Throughout the course of a two-year negotiation over the Joint Comprehensive Plan of Action, the Obama administration has said it does not seek a “confession” from the Islamic Republic on its past nuclear work. The US and its allies say they know with confidence Iran tried to weaponize its nuclear program in the mid-2000s.

Under the JCPOA, Iran does not receive sanctions relief until after the IAEA releases its December report and a series of other nuclear-related steps are taken.

Preparing for “adoption day,” Iran’s parliament passed on Tuesday a bill supporting the parameters of the nuclear agreement.

The vote is a victory for Iranian President Hassan Rouhani.

The bill was passed with 161 votes for, 59 against and 13 abstentions.
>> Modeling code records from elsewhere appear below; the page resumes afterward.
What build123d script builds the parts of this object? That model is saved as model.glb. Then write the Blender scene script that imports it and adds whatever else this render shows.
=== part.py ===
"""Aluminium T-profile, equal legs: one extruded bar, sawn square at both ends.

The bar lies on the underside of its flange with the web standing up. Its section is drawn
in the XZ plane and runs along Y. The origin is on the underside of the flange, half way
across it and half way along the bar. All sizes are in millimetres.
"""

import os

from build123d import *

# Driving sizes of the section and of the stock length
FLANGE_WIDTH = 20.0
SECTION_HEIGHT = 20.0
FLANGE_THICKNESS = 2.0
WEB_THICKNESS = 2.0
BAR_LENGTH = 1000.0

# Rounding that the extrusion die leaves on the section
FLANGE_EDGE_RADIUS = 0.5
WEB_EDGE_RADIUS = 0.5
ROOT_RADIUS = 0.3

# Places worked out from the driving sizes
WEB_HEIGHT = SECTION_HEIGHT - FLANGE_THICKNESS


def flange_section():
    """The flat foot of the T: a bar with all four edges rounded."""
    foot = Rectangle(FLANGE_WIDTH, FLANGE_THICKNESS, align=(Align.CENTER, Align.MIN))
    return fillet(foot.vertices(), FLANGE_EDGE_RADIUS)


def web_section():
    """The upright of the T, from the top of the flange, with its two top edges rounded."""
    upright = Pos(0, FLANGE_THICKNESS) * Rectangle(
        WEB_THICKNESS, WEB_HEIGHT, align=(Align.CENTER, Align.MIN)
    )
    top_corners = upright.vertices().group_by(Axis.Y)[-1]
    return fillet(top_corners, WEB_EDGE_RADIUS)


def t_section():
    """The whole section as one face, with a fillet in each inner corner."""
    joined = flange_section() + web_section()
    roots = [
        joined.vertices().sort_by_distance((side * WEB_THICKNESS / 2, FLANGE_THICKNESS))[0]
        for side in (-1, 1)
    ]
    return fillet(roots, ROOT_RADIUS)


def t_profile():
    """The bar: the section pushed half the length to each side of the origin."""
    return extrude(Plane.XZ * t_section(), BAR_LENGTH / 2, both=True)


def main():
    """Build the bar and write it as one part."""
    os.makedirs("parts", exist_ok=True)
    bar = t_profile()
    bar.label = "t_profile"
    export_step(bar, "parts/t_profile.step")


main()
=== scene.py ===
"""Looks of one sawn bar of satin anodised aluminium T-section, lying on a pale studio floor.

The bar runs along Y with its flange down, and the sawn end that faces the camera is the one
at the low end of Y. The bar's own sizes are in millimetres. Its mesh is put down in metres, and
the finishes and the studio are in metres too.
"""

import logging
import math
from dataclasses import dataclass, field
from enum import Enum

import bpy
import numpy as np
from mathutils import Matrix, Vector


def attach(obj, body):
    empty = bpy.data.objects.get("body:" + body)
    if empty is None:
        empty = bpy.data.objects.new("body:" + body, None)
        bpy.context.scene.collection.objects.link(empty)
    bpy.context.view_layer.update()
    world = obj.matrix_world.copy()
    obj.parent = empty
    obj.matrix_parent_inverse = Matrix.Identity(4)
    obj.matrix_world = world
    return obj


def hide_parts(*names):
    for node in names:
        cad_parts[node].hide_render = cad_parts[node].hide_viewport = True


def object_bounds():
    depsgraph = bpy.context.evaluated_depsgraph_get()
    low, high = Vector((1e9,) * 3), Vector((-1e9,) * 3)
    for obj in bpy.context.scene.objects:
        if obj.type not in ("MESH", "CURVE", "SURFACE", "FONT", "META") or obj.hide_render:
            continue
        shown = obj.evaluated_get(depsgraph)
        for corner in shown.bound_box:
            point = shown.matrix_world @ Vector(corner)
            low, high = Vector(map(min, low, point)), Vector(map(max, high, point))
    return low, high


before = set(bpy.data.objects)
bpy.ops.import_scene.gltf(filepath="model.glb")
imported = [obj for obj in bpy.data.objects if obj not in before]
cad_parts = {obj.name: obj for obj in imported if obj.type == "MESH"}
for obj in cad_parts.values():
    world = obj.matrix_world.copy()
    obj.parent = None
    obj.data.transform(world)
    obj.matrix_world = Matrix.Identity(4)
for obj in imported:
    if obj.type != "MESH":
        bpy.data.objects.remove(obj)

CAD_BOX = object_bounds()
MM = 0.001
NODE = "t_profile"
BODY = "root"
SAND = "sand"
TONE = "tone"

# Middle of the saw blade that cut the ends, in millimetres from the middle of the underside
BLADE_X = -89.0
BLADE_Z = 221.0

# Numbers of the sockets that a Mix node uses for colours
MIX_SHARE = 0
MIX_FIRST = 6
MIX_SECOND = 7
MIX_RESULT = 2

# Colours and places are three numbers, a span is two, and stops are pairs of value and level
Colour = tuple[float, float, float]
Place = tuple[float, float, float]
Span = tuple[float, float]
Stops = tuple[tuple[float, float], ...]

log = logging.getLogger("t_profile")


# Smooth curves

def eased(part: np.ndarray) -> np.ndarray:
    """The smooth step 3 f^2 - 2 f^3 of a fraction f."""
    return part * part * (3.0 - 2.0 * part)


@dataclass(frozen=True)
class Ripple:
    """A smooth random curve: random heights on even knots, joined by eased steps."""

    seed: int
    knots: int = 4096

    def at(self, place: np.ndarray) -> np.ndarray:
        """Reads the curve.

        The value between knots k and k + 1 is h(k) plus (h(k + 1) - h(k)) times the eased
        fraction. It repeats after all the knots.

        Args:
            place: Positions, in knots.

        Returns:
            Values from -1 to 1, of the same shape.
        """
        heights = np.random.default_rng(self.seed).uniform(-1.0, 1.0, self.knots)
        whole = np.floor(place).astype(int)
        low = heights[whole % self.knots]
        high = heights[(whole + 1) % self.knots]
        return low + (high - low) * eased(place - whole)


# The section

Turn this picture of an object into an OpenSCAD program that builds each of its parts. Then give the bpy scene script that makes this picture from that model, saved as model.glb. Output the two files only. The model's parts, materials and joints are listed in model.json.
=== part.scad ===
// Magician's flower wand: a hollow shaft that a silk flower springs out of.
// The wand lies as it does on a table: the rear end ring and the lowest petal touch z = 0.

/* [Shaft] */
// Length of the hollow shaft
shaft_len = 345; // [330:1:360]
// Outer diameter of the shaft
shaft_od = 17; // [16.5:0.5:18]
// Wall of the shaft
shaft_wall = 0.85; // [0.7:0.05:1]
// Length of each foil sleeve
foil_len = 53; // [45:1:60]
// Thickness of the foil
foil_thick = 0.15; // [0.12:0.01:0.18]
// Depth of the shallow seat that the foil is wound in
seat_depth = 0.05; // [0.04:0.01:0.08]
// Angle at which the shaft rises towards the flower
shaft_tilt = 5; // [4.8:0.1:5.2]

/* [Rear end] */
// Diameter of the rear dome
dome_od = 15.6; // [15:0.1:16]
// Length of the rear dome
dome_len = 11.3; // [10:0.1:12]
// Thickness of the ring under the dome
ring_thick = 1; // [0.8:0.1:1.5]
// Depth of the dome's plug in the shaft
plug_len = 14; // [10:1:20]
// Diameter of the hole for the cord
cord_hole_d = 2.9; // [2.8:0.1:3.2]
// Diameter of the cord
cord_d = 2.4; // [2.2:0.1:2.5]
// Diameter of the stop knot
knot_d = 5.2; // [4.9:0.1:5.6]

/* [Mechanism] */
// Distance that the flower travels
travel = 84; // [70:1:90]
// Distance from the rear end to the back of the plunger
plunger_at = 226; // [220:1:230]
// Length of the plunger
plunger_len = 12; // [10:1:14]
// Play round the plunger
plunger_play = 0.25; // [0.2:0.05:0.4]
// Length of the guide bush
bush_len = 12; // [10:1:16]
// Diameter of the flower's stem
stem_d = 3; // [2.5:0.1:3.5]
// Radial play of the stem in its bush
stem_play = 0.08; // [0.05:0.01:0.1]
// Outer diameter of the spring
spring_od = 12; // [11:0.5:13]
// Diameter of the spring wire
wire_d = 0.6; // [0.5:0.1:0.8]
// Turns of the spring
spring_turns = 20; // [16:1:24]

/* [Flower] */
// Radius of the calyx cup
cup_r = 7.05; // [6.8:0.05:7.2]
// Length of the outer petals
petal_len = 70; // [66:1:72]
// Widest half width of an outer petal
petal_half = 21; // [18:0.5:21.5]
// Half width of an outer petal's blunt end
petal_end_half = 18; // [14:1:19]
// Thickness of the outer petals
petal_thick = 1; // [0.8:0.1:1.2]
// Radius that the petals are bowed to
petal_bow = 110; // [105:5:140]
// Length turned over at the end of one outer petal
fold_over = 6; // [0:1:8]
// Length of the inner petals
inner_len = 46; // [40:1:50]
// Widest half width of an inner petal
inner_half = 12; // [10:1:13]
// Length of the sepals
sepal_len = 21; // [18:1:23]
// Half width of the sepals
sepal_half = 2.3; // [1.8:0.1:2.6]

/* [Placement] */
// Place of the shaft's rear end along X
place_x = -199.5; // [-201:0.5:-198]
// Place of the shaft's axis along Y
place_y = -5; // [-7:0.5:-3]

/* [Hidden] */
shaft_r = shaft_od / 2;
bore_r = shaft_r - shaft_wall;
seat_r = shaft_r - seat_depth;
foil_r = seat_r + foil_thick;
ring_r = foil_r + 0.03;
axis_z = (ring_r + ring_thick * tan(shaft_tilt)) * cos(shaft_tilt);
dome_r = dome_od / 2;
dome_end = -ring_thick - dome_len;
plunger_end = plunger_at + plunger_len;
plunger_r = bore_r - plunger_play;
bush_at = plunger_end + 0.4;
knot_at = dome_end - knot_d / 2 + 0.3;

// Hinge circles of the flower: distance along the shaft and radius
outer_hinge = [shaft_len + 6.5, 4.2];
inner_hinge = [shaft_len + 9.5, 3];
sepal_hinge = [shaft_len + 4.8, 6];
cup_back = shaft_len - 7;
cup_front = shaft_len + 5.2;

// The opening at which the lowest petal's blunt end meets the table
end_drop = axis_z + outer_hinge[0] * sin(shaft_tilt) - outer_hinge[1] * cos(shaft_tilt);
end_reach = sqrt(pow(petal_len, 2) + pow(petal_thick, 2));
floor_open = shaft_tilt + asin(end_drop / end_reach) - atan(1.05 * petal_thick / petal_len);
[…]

The bill stipulates that inspectors from the IAEA need approval from a top Iranian security body before visiting military sites, leaving the possibility that disagreements could still arise.

Western diplomats said last month that IAEA inspectors, who are tasked with verifying member states are not developing nuclear weapons, will have access to military sites where Iranian technicians are taking “swipe samples.”

The bill also says Iran should resume its nuclear activities if international sanctions are not lifted as agreed.

Under the July 14 accord with the United States, Britain, France, Germany, Russia and China, Tehran agreed to limitations on its nuclear program in exchange for relief from the sanctions that have crippled its economy.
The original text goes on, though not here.